(Extracted records)
------------
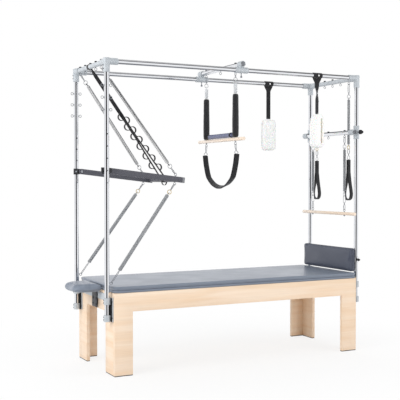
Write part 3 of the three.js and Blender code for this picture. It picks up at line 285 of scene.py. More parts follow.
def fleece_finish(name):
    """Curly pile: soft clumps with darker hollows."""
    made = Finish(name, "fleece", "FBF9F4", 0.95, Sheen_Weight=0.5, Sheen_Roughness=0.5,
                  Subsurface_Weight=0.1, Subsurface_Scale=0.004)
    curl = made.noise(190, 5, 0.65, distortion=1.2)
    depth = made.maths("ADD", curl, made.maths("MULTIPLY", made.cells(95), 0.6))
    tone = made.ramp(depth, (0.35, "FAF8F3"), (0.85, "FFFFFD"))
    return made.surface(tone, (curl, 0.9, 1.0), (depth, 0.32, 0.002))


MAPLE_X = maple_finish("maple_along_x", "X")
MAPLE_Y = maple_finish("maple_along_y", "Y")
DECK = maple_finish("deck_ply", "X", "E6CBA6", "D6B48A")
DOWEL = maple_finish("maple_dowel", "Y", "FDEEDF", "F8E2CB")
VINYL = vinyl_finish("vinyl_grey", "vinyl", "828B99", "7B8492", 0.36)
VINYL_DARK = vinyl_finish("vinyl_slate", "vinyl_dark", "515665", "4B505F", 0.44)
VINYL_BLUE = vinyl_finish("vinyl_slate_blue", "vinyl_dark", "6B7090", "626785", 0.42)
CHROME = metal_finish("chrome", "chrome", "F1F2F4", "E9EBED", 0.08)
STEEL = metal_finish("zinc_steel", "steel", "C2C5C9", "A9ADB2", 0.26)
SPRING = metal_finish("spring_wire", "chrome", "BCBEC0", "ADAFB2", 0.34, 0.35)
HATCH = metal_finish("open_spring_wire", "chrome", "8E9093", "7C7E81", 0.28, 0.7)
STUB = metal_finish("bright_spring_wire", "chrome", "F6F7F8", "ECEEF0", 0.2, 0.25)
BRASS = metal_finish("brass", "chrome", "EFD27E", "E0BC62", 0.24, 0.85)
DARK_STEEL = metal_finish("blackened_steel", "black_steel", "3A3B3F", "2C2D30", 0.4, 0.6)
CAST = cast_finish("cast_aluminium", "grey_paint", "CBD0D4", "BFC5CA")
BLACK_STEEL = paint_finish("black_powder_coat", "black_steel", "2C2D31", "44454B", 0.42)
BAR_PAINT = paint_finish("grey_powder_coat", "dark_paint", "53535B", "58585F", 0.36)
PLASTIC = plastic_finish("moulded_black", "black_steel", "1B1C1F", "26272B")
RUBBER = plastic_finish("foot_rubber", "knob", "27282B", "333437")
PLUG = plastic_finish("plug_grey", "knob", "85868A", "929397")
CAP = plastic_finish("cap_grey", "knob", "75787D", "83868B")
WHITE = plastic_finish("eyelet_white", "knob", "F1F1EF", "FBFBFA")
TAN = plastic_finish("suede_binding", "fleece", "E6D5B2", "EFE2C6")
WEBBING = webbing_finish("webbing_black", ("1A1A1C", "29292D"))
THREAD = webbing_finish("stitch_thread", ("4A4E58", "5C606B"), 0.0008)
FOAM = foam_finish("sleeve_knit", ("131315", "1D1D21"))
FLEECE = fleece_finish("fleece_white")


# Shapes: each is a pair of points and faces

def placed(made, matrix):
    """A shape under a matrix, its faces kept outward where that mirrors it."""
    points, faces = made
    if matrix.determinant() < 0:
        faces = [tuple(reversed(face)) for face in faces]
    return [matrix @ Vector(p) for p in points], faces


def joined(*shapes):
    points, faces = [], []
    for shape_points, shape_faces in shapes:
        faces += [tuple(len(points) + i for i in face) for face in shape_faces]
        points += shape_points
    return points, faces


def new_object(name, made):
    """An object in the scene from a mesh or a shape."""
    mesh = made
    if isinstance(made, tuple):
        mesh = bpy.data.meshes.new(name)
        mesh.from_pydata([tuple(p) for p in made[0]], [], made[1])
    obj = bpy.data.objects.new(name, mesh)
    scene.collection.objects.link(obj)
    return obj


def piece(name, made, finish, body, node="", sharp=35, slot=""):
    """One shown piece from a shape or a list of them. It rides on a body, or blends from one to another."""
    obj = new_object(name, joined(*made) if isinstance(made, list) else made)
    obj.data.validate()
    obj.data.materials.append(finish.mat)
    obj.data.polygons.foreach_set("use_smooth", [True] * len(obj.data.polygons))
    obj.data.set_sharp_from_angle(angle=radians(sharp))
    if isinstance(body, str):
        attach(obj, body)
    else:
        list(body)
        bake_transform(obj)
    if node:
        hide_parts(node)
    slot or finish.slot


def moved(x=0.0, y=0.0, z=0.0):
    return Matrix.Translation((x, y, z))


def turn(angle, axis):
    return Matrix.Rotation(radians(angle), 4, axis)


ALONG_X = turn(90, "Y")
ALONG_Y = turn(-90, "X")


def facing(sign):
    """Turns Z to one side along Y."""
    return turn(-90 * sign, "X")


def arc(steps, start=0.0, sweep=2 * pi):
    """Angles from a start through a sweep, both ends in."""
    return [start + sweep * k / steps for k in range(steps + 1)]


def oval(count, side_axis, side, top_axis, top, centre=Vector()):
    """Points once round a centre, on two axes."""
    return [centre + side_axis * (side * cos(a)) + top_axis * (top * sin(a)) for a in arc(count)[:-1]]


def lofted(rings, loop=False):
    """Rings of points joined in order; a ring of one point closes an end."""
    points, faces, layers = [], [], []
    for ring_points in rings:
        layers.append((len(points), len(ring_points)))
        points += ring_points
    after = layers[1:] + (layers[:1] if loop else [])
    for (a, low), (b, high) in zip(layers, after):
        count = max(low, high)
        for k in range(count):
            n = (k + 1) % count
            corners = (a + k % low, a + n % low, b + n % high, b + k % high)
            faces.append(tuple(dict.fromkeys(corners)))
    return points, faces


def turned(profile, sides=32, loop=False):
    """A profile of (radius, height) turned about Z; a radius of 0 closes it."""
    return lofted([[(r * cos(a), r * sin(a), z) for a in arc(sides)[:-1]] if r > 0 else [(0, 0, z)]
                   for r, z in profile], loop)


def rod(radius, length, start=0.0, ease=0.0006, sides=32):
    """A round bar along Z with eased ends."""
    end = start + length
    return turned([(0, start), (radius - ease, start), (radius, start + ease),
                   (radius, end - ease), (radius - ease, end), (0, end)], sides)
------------
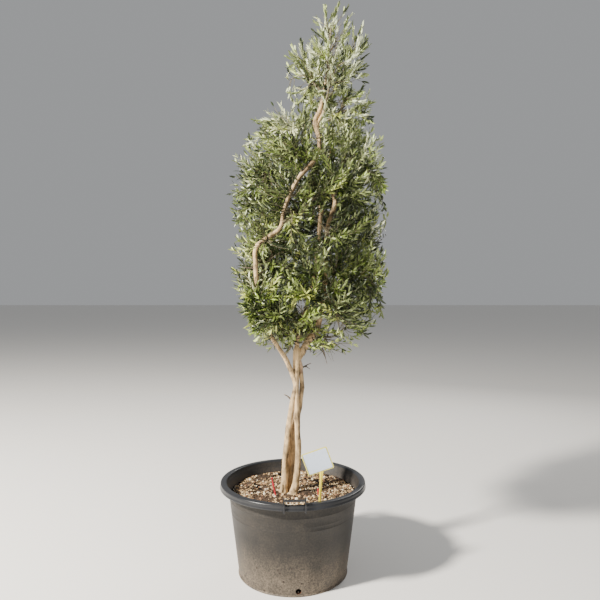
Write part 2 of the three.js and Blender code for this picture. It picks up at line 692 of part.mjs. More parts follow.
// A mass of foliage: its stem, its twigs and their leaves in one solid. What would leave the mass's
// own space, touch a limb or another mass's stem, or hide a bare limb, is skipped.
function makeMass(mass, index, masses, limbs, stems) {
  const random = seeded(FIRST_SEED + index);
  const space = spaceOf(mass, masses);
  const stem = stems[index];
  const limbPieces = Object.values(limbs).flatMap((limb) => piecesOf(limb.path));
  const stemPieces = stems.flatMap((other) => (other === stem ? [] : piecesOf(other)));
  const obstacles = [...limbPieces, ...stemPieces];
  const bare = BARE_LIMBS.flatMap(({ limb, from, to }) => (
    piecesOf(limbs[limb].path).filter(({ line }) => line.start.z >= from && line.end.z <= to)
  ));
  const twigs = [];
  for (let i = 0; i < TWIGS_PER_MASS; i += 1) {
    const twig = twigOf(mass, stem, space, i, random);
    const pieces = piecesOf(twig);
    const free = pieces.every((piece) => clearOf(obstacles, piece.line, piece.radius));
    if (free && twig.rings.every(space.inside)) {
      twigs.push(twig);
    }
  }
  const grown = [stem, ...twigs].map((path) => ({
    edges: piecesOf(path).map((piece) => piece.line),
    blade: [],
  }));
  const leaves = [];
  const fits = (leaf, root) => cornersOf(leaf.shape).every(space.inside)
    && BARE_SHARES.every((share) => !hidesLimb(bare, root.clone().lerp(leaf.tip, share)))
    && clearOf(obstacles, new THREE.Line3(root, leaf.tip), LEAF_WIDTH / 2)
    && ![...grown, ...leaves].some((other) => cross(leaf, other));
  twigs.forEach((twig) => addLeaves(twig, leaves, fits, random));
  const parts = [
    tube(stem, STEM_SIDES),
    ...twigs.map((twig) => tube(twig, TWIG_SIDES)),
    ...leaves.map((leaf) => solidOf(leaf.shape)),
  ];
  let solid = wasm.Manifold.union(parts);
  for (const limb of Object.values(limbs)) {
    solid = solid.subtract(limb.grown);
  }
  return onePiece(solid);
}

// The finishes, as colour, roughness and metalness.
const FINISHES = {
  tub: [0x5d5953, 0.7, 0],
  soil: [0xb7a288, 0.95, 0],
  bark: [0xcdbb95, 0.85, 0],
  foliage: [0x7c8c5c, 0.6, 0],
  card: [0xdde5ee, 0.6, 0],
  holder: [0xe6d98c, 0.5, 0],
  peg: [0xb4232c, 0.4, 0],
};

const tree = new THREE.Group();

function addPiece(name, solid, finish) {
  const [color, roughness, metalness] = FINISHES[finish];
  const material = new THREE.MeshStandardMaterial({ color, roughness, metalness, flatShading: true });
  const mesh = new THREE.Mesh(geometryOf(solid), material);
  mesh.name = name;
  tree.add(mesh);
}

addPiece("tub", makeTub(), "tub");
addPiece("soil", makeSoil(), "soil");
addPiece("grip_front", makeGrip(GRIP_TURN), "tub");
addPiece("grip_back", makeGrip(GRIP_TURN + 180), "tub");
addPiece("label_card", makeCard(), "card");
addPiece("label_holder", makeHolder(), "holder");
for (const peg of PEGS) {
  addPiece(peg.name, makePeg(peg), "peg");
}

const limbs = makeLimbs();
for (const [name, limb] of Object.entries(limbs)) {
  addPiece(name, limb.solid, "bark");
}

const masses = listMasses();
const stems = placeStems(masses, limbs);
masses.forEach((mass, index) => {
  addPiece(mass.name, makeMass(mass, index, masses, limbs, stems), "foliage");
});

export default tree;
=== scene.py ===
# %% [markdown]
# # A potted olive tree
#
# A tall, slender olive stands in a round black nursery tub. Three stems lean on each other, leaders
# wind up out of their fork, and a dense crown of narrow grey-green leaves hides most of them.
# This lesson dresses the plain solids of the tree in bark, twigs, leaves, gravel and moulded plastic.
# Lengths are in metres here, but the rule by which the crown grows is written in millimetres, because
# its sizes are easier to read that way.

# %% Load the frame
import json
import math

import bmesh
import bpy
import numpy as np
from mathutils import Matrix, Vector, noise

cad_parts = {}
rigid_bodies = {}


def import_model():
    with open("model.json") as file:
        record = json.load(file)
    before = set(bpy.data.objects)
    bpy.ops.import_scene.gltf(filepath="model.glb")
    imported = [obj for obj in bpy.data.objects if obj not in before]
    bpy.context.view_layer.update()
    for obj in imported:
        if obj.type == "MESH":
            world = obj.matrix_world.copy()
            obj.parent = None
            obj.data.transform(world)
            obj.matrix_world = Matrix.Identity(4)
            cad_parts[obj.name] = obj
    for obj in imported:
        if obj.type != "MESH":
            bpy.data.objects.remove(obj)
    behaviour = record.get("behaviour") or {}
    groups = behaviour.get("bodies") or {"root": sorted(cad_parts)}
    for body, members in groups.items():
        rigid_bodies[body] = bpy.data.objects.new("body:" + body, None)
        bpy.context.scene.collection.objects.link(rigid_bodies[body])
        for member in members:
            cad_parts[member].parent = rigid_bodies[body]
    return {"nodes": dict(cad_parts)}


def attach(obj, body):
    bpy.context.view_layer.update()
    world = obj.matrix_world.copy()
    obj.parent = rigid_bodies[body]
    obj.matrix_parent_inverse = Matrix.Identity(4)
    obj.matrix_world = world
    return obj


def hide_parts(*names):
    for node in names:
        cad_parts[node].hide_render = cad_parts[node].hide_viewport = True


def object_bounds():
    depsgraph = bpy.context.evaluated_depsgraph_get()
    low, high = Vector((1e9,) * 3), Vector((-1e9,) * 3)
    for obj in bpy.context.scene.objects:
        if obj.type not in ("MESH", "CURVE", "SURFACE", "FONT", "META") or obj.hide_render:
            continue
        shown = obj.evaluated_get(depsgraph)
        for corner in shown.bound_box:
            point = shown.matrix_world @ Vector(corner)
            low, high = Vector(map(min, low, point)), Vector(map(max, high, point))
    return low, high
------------
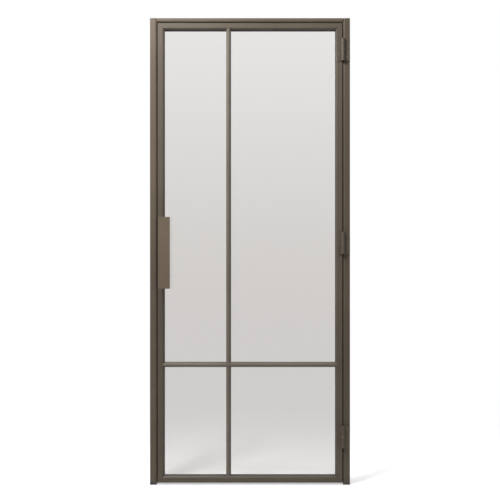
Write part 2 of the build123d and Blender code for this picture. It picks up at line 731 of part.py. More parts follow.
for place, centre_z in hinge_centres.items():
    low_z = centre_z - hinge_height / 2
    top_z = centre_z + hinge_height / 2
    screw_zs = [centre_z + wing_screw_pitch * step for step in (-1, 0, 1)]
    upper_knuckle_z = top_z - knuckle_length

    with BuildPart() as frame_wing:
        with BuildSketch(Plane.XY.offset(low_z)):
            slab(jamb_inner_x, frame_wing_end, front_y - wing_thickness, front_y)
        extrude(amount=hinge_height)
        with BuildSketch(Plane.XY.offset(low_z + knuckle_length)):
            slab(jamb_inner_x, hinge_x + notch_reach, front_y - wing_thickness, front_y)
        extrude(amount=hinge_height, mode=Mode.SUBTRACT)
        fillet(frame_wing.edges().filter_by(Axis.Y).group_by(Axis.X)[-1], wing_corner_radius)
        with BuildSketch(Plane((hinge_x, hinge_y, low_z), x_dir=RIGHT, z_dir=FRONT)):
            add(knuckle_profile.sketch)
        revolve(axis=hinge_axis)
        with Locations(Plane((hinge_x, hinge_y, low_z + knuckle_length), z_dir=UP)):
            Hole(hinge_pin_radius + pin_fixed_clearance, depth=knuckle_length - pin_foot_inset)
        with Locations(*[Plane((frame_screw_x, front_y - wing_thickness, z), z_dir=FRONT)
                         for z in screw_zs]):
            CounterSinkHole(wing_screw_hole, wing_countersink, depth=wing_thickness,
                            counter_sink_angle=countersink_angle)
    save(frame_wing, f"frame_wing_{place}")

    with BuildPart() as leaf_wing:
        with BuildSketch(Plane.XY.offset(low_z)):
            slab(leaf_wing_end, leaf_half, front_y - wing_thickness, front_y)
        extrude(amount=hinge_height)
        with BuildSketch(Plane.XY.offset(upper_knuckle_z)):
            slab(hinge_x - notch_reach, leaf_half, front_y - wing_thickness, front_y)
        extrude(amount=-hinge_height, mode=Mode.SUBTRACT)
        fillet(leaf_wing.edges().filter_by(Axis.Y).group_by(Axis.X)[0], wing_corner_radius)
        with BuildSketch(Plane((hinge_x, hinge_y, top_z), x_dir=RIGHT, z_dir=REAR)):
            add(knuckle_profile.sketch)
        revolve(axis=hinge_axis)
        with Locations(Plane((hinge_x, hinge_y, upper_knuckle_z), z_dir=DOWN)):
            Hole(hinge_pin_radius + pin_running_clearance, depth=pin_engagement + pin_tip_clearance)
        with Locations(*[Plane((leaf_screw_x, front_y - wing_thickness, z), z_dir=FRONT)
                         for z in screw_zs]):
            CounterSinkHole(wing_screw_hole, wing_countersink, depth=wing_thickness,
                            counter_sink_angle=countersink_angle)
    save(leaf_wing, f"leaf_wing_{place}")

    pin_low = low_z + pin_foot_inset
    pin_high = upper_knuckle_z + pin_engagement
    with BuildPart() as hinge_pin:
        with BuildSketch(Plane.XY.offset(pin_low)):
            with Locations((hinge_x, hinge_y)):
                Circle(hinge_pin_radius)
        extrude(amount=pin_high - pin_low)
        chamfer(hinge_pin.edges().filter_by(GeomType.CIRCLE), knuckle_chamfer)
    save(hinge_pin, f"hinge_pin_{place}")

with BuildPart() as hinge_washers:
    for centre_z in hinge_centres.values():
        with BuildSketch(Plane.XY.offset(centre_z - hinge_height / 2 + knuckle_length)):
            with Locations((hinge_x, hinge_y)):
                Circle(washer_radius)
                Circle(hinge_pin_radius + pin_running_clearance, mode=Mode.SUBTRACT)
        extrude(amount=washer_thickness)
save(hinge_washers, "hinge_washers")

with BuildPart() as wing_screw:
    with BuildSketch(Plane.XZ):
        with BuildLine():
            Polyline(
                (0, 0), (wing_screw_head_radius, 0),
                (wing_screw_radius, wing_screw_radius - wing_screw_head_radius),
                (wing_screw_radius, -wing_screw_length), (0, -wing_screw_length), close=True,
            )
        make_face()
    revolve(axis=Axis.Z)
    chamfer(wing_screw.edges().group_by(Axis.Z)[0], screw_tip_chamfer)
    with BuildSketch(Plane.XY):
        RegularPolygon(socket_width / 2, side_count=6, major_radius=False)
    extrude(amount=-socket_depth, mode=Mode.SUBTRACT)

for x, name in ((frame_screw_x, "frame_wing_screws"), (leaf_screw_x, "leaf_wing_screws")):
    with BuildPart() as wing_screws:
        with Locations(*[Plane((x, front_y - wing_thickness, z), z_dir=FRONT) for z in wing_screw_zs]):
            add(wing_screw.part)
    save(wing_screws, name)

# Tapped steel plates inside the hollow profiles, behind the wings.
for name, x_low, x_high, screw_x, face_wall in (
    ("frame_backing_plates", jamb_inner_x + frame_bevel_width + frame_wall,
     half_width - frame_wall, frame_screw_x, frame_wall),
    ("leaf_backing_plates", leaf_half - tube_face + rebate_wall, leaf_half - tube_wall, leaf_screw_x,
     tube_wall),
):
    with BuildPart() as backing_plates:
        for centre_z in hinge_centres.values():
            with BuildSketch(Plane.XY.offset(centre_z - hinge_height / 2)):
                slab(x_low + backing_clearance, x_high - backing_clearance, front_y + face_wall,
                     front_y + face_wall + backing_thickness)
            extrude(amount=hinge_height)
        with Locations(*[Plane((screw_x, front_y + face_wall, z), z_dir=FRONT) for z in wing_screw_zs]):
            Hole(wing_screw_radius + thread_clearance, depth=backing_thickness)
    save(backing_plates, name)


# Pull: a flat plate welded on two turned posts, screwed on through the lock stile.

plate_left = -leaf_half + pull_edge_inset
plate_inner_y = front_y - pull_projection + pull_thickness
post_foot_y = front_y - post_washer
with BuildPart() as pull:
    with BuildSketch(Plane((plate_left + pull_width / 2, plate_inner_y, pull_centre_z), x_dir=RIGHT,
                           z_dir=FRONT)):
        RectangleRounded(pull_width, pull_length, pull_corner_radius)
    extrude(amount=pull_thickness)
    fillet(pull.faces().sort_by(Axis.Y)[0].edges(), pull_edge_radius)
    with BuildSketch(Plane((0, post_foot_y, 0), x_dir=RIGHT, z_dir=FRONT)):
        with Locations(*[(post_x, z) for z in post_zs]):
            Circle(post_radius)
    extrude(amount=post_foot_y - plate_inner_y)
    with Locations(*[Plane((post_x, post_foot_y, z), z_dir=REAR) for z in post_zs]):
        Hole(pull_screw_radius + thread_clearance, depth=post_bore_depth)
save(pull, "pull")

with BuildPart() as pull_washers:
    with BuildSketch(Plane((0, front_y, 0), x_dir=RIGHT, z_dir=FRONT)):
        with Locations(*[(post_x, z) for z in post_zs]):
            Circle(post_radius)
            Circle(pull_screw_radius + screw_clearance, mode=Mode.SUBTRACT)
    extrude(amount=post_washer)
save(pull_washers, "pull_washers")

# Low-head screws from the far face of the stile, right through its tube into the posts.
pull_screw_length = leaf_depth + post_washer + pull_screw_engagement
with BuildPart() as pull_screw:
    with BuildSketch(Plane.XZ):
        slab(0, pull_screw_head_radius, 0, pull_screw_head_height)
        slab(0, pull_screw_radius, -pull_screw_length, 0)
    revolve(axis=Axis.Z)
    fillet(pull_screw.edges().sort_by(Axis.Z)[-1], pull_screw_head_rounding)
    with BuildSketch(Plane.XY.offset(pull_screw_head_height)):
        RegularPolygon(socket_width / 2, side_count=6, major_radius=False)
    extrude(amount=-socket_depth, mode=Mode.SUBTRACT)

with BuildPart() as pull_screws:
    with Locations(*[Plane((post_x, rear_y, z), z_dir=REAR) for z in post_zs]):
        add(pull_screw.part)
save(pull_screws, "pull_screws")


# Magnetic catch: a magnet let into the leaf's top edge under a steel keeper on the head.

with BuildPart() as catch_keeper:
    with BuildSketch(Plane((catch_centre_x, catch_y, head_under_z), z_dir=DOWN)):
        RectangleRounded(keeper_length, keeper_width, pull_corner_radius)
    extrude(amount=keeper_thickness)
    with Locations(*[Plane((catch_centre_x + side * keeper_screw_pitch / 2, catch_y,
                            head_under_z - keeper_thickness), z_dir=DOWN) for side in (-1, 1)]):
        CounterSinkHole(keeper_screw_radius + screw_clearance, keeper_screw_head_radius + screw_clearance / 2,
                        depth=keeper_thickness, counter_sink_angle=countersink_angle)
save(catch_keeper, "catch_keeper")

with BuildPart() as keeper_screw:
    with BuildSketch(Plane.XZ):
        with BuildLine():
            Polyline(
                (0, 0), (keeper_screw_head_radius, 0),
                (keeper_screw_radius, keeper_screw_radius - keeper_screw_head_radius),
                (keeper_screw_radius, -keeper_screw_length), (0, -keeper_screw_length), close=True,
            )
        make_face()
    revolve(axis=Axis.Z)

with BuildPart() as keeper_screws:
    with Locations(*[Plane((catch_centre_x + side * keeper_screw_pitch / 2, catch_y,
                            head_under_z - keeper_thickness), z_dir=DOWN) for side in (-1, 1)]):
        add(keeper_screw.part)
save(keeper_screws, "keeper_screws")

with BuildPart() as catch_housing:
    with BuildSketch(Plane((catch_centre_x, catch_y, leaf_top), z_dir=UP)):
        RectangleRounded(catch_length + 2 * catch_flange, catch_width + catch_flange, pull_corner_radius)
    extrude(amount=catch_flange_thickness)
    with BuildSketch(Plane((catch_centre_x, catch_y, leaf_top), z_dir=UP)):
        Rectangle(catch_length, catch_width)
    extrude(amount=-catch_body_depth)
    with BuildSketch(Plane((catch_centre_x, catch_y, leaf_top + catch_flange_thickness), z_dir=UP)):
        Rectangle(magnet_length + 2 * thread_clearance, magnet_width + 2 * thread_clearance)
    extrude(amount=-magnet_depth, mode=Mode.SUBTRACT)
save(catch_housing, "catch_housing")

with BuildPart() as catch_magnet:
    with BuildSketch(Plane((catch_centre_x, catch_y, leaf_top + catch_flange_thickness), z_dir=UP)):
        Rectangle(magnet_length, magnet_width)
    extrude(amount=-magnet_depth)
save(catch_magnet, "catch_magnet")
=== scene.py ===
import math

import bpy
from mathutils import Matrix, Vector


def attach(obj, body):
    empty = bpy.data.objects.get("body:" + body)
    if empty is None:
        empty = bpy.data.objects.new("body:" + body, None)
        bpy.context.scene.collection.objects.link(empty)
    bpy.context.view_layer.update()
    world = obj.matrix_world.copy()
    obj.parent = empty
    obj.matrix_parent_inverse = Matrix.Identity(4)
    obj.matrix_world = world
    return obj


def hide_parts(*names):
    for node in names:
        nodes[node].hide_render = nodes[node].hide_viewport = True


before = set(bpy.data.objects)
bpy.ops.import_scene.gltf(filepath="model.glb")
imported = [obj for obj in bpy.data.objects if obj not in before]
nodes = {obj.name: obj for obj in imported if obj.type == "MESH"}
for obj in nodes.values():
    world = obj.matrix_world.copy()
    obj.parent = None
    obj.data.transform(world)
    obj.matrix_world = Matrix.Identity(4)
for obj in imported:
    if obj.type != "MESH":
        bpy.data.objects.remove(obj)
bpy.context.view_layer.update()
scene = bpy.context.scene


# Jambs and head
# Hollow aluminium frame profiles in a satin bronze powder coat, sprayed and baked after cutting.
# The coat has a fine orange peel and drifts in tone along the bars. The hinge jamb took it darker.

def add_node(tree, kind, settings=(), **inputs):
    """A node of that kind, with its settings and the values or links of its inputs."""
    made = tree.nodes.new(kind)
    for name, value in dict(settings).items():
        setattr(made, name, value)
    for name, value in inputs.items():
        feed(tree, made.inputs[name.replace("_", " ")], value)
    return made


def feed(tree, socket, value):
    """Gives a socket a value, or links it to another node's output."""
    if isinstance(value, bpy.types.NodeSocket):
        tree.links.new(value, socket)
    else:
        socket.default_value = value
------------
Your task: Print exactly the lines from the line with "extrude(amount=-magnet_depth, mode=Mode.SUBTRACT)" to the line with "# The coat has", both included, and nothing else.

Exercise result:
    extrude(amount=-magnet_depth, mode=Mode.SUBTRACT)
save(catch_housing, "catch_housing")

with BuildPart() as catch_magnet:
    with BuildSketch(Plane((catch_centre_x, catch_y, leaf_top + catch_flange_thickness), z_dir=UP)):
        Rectangle(magnet_length, magnet_width)
    extrude(amount=-magnet_depth)
save(catch_magnet, "catch_magnet")
=== scene.py ===
import math

import bpy
from mathutils import Matrix, Vector


def attach(obj, body):
    empty = bpy.data.objects.get("body:" + body)
    if empty is None:
        empty = bpy.data.objects.new("body:" + body, None)
        bpy.context.scene.collection.objects.link(empty)
    bpy.context.view_layer.update()
    world = obj.matrix_world.copy()
    obj.parent = empty
    obj.matrix_parent_inverse = Matrix.Identity(4)
    obj.matrix_world = world
    return obj


def hide_parts(*names):
    for node in names:
        nodes[node].hide_render = nodes[node].hide_viewport = True


before = set(bpy.data.objects)
bpy.ops.import_scene.gltf(filepath="model.glb")
imported = [obj for obj in bpy.data.objects if obj not in before]
nodes = {obj.name: obj for obj in imported if obj.type == "MESH"}
for obj in nodes.values():
    world = obj.matrix_world.copy()
    obj.parent = None
    obj.data.transform(world)
    obj.matrix_world = Matrix.Identity(4)
for obj in imported:
    if obj.type != "MESH":
        bpy.data.objects.remove(obj)
bpy.context.view_layer.update()
scene = bpy.context.scene


# Jambs and head
# Hollow aluminium frame profiles in a satin bronze powder coat, sprayed and baked after cutting.
# The coat has a fine orange peel and drifts in tone along the bars. The hinge jamb took it darker.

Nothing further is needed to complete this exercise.